I am currently embarking on research into ‘transition’ in Romania and other CEE countries. The example I discuss here is very much work in progress. ii Godin (2004) lists some seventy five terms for societal transformation between 1950 and 1984 alone, including ‘post-industrial society’, ‘neocapitalism’, ‘management society’. iii The stance of key states (notably the USA, European states, Japan) and international institutions and agencies (the World Bank, the IMF etc) towards strategies and discourses is one important factor in the outcome of struggles for hegemony.

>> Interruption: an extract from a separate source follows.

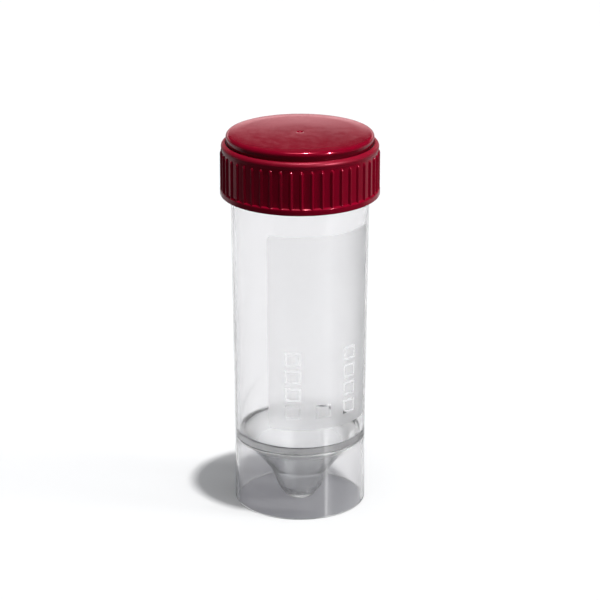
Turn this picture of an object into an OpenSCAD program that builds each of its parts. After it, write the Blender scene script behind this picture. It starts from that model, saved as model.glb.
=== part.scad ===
// Skirted conical specimen tube with a ribbed screw cap.
//
// The tube is one clear moulding: a drafted wall, a conical bottom, and below the cone a skirt on
// which the tube stands. The cap is one coloured moulding with a raised disc, a shoulder bead,
// grip ribs, a bottom bead and a ring-shaped plug that seals inside the mouth.
// Frame: +Z up, Z = 0 at the foot, X = Y = 0 on the tube's axis, front towards -Y. Millimetres.

/* [Tube] */
// Height of the open tube, from the foot to the rim
tube_h = 78.5; // [60:0.5:120]
// Outer diameter of the skirt and foot
foot_d = 27.4; // [24:0.2:34]
// Height of the straight, undrafted outside of the skirt
straight_h = 16; // [14:0.5:19]
// Draft of the moulded walls, in degrees on each side
draft = 0.6; // [0.2:0.05:0.9]
// Thickness of the tube's wall
wall = 0.9; // [0.6:0.05:1.3]
// Height of the narrower lip below the rim
lip_h = 1.7; // [1:0.1:3]
// How far the lip steps in from the neck
lip_step = 0.3; // [0.1:0.05:0.45]
// Rounding of the rim's two edges
rim_round = 0.25; // [0.1:0.05:0.35]

/* [Skirt and cone] */
// Thickness of the skirt at the foot
skirt_wall = 0.7; // [0.5:0.05:1]
// Rounding of the foot's outer edge
foot_round = 0.3; // [0.1:0.05:0.4]
// Height of the underside of the ring that joins wall, cone and skirt
ring_z = 14.5; // [12:0.25:15.5]
// Thickness of that ring
ring_t = 1.2; // [0.9:0.1:1.4]
// Width of the flat underside between the skirt and the cone
ring_ledge = 0.75; // [0.4:0.05:2]
// Thickness of the cone
cone_wall = 1.0; // [0.7:0.05:1.4]
// Outer radius of the cone's ball-shaped tip
tip_r = 4.4; // [3:0.1:6]
// Height of the tip above the surface that the tube stands on
tip_lift = 0.3; // [0.1:0.1:2]
// Rounding where the inside wall turns into the ring
floor_round = 0.5; // [0.2:0.05:0.8]
// Rounding where the ring rolls over into the inside of the cone
lip_roll = 1.5; // [0.5:0.1:2.5]
// Rounding below the ring, outside the cone
ring_fillet = 1.3; // [0.4:0.1:1.6]

/* [Cap] */
// Overall height of the cap
cap_h = 12.9; // [11:0.1:16]
// Thickness of the top plate
top_t = 1.4; // [1:0.1:2]
// Depth of the shallow dish in the top face
dish = 0.12; // [0.05:0.01:0.3]
// Width of the flat rim round the dish
dish_rim = 1.6; // [1:0.1:4]
// Height of the raised disc above the shoulder
disc_h = 2; // [1.2:0.1:2.6]
// Rounding of the disc's upper edge
disc_round = 0.9; // [0.3:0.05:1.1]
// Thickness of the raised disc's side
disc_wall = 0.75; // [0.5:0.05:1]
// Thickness of the cap's side at the bottom of the flutes
cap_wall = 0.9; // [0.7:0.05:1.3]
// Radius of the rolled shoulder bead
shoulder_r = 0.55; // [0.35:0.05:0.7]
// How far the shoulder bead stands out from the flutes
shoulder_out = 0.13; // [0.05:0.01:0.3]
// Height of the plain bead at the cap's bottom
bead_h = 1.3; // [0.8:0.1:2.5]
// Rounding of the bottom bead's lower edge
bead_round = 0.45; // [0.2:0.05:0.6]
// How far the bottom bead stands out from the crests of the ribs
bead_out = 0.02; // [0.01:0.01:0.2]
// Chamfer at the mouth of the cap's bore
bore_chamfer = 0.3; // [0.1:0.05:0.5]

/* [Grip ribs] */
// Number of ribs
ribs = 48; // [24:2:60]
// Radius of a rib
rib_r = 0.4; // [0.2:0.02:0.5]
// Depth of a rib's axis below the bottom of the flutes
rib_depth = 0.02; // [0.02:0.01:0.1]
// Distance from the top of the ribs down from the shoulder bead's centre
rib_drop = 1.3; // [0.9:0.1:3]
// Turn of the first rib from the front, in degrees
rib_turn = 1; // [-3:0.5:3]

/* [Plug seal] */
// Depth of the plug below the cap's ceiling
plug_h = 2.7; // [1.5:0.1:4]
// Thickness of the plug's ring
plug_wall = 0.8; // [0.5:0.05:1.2]
// Taper of the plug, from its root to its tip, on the radius
plug_taper = 0.2; // [0.05:0.05:0.4]

/* [Fits] */
// Radial room for the thread between the neck and the cap's bore
thread_room = 0.72; // [0.5:0.02:1.2]
// Radial gap between the lip and the cap's top pocket
lip_gap = 0.4; // [0.2:0.05:0.6]
// Radial gap between the plug and the mouth
seal_gap = 0.1; // [0.05:0.01:0.2]
// Gap between the rim and the cap's ceiling
seat_gap = 0.1; // [0.02:0.02:0.3]

/* [Writing panel] */
// Width of the panel, measured round the tube
panel_w = 24.3; // [12:0.1:34]
// Height of the panel
panel_h = 41.8; // [24:0.2:45]
// Height of the panel's lower edge above the foot
panel_z = 20.2; // [17:0.2:21]
// Turn of the panel's middle from the front, in degrees
panel_turn = 20.4; // [-90:0.1:90]
// Thickness of the printed film
film_t = 0.08; // [0.05:0.01:0.2]
// Gap between the film and the wall
film_gap = 0.02; // [0.01:0.01:0.05]
// Number of boxes in each row that is left clear in the film, from left to right
row_boxes = [4, 1, 4];
// Turn from one row to the next, in degrees
row_turn = 26.5; // [22:0.5:30]
// Width of a box round the tube
box_w = 3.4; // [2:0.1:4]
// Height of a box along the tube
box_h = 3; // [2:0.1:3.6]
// Spacing of the boxes along the tube
box_pitch = 3.9; // [3.8:0.1:4.6]
// Width of the clear line round a box
box_line = 0.5; // [0.3:0.05:0.8]
// Height of the lowest box above the panel's lower edge
row_z = 2.4; // [1:0.1:5]

/* [Hidden] */
$fn = 144;
arc_step = 12;      // degrees between the points of a rounding
edge_share = 0.48;  // most of an edge that one rounding may use up
sink = 0.2;         // depth to which a rib runs into what carries it
small_round = 0.2;  // rounding of the cap's small inner edges
overcut = 1;        // how far a cutter runs past what it cuts

// Radii of the tube
foot_r = foot_d / 2;
function body_r(z) = foot_r + max(0, z - straight_h) * tan(draft);
function bore_r(z) = body_r(z) - wall;
function skirt_bore_r(z) = foot_r - skirt_wall - z * tan(draft);
lip_z = tube_h - lip_h;
lip_r = body_r(tube_h) - lip_step;

// Cone: a ball of radius tip_r with the tangent line from it to the ring's underside
floor_z = ring_z + ring_t;
tip_z = tip_lift + tip_r;
cone_top = [skirt_bore_r(ring_z) - ring_ledge, ring_z];
cone_angle = atan2(cone_top.x, cone_top.y - tip_z) - asin(tip_r / norm(cone_top - [0, tip_z]));
function cone_r(z, ball_r) = (ball_r + (z - tip_z) * sin(cone_angle)) / cos(cone_angle);

// Heights of the cap
ceiling_z = tube_h + seat_gap;
cap_top = ceiling_z + top_t;
cap_z = cap_top - cap_h;
shoulder_z = cap_top - disc_h;
shoulder_mid = shoulder_z - shoulder_r;
rib_top = shoulder_mid - rib_drop;
bead_z = cap_z + bead_h;
shoulder_low = shoulder_mid - 1.5 * shoulder_r;
pocket_z = lip_z + lip_step;

// Radii of the cap
cap_bore_r = body_r(tube_h) + thread_room;
flute_r = cap_bore_r + cap_wall;
rib_axis_r = flute_r - rib_depth;
crest_r = rib_axis_r + rib_r;
bead_r = crest_r + bead_out;
pocket_r = lip_r + lip_gap;
disc_r = pocket_r + disc_wall;
shoulder_out_r = flute_r + shoulder_out;
plug_r = bore_r(tube_h) - seal_gap;

// Writing panel
film_r = film_gap + film_t;
function turn_of(width) = width / body_r(panel_z + panel_h / 2) * 180 / PI;
front = -90;

// Points of an arc about a centre
function arc(centre, r, from, to) =
    let (steps = max(1, ceil(abs(to - from) / arc_step)))
    [for (i = [0:steps]) let (a = from + (to - from) * i / steps) centre + r * [cos(a), sin(a)]];

function unit(v) = v / norm(v);
function angle_of(v) = atan2(v.y, v.x);
function short_turn(a) = a > 180 ? a - 360 : a < -180 ? a + 360 : a;

// Points that round the corner q, between p and s, with radius r as far as its edges allow
function corner(p, q, s, r) =
    let (
        u = unit(p - q),
        v = unit(s - q),
        half = acos(u * v) / 2,
        room = edge_share * min(norm(p - q), norm(s - q)),
        rr = min(r, room * tan(half)),
        centre = q + unit(u + v) * rr / sin(half),
        from = angle_of(q + u * rr / tan(half) - centre),
        to = angle_of(q + v * rr / tan(half) - centre)
    )
    arc(centre, rr, from, from + short_turn(to - from));

// Outline through [x, y, radius] corners, the first and last of which stay sharp
function rounded(c) = [
    for (i = [0:len(c) - 1])
        let (q = [c[i].x, c[i].y])
        each (c[i].z == 0 || i == 0 || i == len(c) - 1) ? [q] :
            corner([c[i - 1].x, c[i - 1].y], q, [c[i + 1].x, c[i + 1].y], c[i].z)
];

// Half-section of the tube: inside from the tip to the rim, outside to the foot, and back below
function tube_section() =
    let (
        inner_ball = tip_r - cone_wall,
        cone_in = [cone_r(floor_z, inner_ball), floor_z, lip_roll],
        ball_out = [0, tip_z] + tip_r * [cos(cone_angle), -sin(cone_angle)]
    )
    concat(
        arc([0, tip_z], inner_ball, -90, -cone_angle),
        rounded([
            [0, tip_z, 0] + [inner_ball * cos(cone_angle), -inner_ball * sin(cone_angle), 0],
            cone_in,
            [bore_r(floor_z), floor_z, floor_round],
            each straight_h > floor_z ? [[bore_r(straight_h), straight_h, 0]] : [],
            [bore_r(tube_h), tube_h, rim_round],
            [lip_r, tube_h, rim_round],
            [lip_r, lip_z + lip_step, 0],
            [body_r(lip_z), lip_z, 0],
            [foot_r, straight_h, 0],
            [foot_r, 0, foot_round],
            [skirt_bore_r(0), 0, 0],
            [skirt_bore_r(ring_z), ring_z, 0],
            [cone_top.x, cone_top.y, ring_fillet],
            [ball_out.x, ball_out.y, 0]
        ]),
        arc([0, tip_z], tip_r, -cone_angle, -90)
    );

// Half-section of the cap without its ribs: top face and outside, then back up the inside
function cap_section() =
    let (shoulder_x = shoulder_out_r - shoulder_r)
    concat(
        [[0, ceiling_z], [0, cap_top - dish]],
        rounded([
            [disc_r / 2, cap_top - dish, 0],
            [disc_r - disc_round - dish_rim, cap_top, 0],
            [disc_r, cap_top, disc_round],
            [disc_r, shoulder_z, 0]
        ]),
        arc([shoulder_x, shoulder_mid], shoulder_r, 90, -30),
        rounded([
            [flute_r, shoulder_low, 0],
            [flute_r, bead_z + bead_r - flute_r, 0],
            [bead_r, bead_z, small_round],
            [bead_r, cap_z, bead_round],
            [cap_bore_r + bore_chamfer, cap_z, 0],
            [cap_bore_r, cap_z + bore_chamfer, 0],
            [cap_bore_r, pocket_z - (cap_bore_r - pocket_r), 0],
            [pocket_r, pocket_z, 0],
            [pocket_r, ceiling_z, small_round],
            [plug_r, ceiling_z, 0],
            [plug_r - plug_taper, ceiling_z - plug_h, small_round],
            [plug_r - plug_wall, ceiling_z - plug_h, small_round],
            [plug_r - plug_wall, ceiling_z, 0]
        ])
    );

// One grip rib: a half-round bar with a domed top, sunk into the cap's side
module grip_rib() {
    translate([rib_axis_r, 0, bead_z - sink]) cylinder(r = rib_r, h = rib_top - rib_r - bead_z + sink);
    translate([rib_axis_r, 0, rib_top - rib_r]) sphere(rib_r);
}

// Part of the film's layer, from one height to another, over an arc about the front: inner and outer
// are how far it reaches out from the tube's wall
module film(inner, outer, from_z, to_z, arc) {
    rotate(-arc / 2) rotate_extrude(angle = arc) polygon([
        [body_r(from_z) + inner, from_z],
        [body_r(from_z) + outer, from_z],
        [body_r(to_z) + outer, to_z],
        [body_r(to_z) + inner, to_z]
    ]);
}

// The film's layer with room on both sides, for cutting
module film_cutter(from_z, to_z, arc) {
    film(film_gap - overcut, film_r + overcut, from_z, to_z, arc);
}

// The clear line round a box that stands on from_z
module tick_box(from_z) {
    difference() {
        film_cutter(from_z, from_z + box_h, turn_of(box_w));
        film(film_gap - 2 * overcut, film_r + 2 * overcut, from_z + box_line, from_z + box_h - box_line,
            turn_of(box_w - 2 * box_line));
    }
}

module tube() {
    color([0.90, 0.92, 0.93, 0.5]) rotate_extrude() polygon(tube_section());
}

module cap() {
    color([0.42, 0.01, 0.06]) {
        rotate_extrude() polygon(cap_section());
        for (i = [0:ribs - 1]) rotate(front + rib_turn + i * 360 / ribs) grip_rib();
    }
}

module writing_panel() {
    rows = len(row_boxes);
    color([0.86, 0.87, 0.88]) rotate(front + panel_turn) difference() {
        film(film_gap, film_r, panel_z, panel_z + panel_h, turn_of(panel_w));
        for (row = [0:rows - 1], i = [0:row_boxes[row] - 1])
            rotate((row - (rows - 1) / 2) * row_turn) tick_box(panel_z + row_z + i * box_pitch);
    }
}

tube();
cap();
writing_panel();
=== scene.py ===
# %% [markdown]
# # A skirted specimen tube with a screw cap
# This lesson dresses a small clear laboratory tube that stands on its own skirt and is closed by a
# red screw cap. The exact solids come from the CAD model, which is loaded first as a fixed frame:
# every size of a piece is either read from that frame or is a named value in millimetres. All new
# pieces are drawn in metres, in the same frame: +Z is up, the foot stands on Z = 0, the tube's axis
# is X = Y = 0, and the front faces -Y.

# %% Load the frame
import math

import bpy
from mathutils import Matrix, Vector


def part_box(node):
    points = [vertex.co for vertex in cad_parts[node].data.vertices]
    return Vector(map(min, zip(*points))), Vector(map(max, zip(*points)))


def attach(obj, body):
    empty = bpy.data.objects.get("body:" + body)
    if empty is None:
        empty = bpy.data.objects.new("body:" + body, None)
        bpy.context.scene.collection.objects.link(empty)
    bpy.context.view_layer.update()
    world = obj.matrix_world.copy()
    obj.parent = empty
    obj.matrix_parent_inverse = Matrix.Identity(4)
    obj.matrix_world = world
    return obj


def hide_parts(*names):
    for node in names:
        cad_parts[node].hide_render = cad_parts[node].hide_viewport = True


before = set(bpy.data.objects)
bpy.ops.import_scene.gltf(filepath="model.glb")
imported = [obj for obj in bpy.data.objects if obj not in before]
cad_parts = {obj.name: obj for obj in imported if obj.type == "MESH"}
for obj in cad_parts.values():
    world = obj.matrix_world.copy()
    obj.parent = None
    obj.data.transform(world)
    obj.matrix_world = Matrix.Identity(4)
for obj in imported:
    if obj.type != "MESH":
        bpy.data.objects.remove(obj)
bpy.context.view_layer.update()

MM = 0.001
tube_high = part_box("tube")[1]
cap_low, cap_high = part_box("cap")
panel_low, panel_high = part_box("writing_panel")

# %% [markdown]
# ## Outlines
# A tube and a cap are turned shapes, so both are drawn as half of their outline and spun about the
# axis. A mould has no sharp corners: `rounded` walks along an outline and replaces each corner by a
# short arc of the radius that the corner asks for, as far as the two edges beside it leave room. An
# arc too small to be seen as one gets fewer points.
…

Godin (2004) traces the displacement of ‘national systems of innovation’ (NSIs) by ‘knowledge-based economy’ as the favoured strategy of the OECD in the 1990s. iv In Fairclough 2003, I suggest that analysis of the texturing of relations of ‘equivalence’ and ‘difference’ as the operationalization in textual analysis of the view of the political (which one can extend more generally to social action) in Laclau & Mouffe (1985) as constituted through the simultaneous operation of the ‘logics’ of ‘equivalence’ and ‘difference’. I see this as a case where textual analysis can be enriched through transdisciplinary dialogue. v The discourse of ‘social exclusion’ which is widely used in the EU is not widely used in Romania. The discourse of ‘poverty’, which was for instance displaced by the discourse of ‘social exclusion’ in the UK in the language of New Labour (Fairclough 2000), is by contrast widely used, though it appears only once in this document – the issue of poverty is not otherwise referred to.